Four teenage boys had to be rescued by three fire engine crews in Boxfields Caves, near Corsham, Wiltshire, after they became stranded in a disused mine almost 100ft deep searching for Pokémon. The teenagers had strayed into the cave while trying to find new characters in the Pokémon Go, but could not find their way out.
BBC reports that the teenagers had to wander around the Boxfields Caves until they were able to receive a phone signal to call 999. The boys failed to find Pokémon inside the winding cave network, which cover an area of about 72 sq miles (186 sq km).
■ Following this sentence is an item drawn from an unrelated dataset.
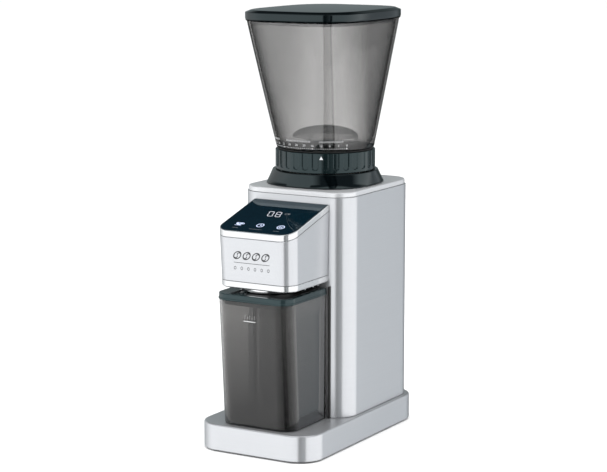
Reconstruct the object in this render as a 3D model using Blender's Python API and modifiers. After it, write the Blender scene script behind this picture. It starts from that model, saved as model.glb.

"It's [Pokémon ] beyond me. I don't quite understand it, it seems to be a bit of a phenomenon at the moment, " Damien Bence, a fire station manager for Dorset and Wiltshire Fire and Rescue, told the BBC. "They were looking for these Pokemon creatures and surprisingly they didn't find any, but it's obviously leading people into dangerous situations, such as this, and things are likely to escalate if people are going to follow the rules of this game."
Bence advised people to restrict themselves from taking on any such expeditions in future, unless they know exactly what they are doing and have a map along and an experienced guide. He said it was lucky they managed to find the phone signal at the right time.
"The fire service doesn't have a statutory duty to enter underground systems. Normally we would call on other experts such as mine rescue. But in this case there's lots of local experts and guides, and we used one of those. We managed to lower down water and radios so they could communicate with us," said Bence.
The augmented reality game has become a global hit shortly after its launch with players going to the weirdest destinations to find new breeds of Pokemons. Many landmark buildings and religious site administrations have even warned players not to visit these sites with the intention to play the game.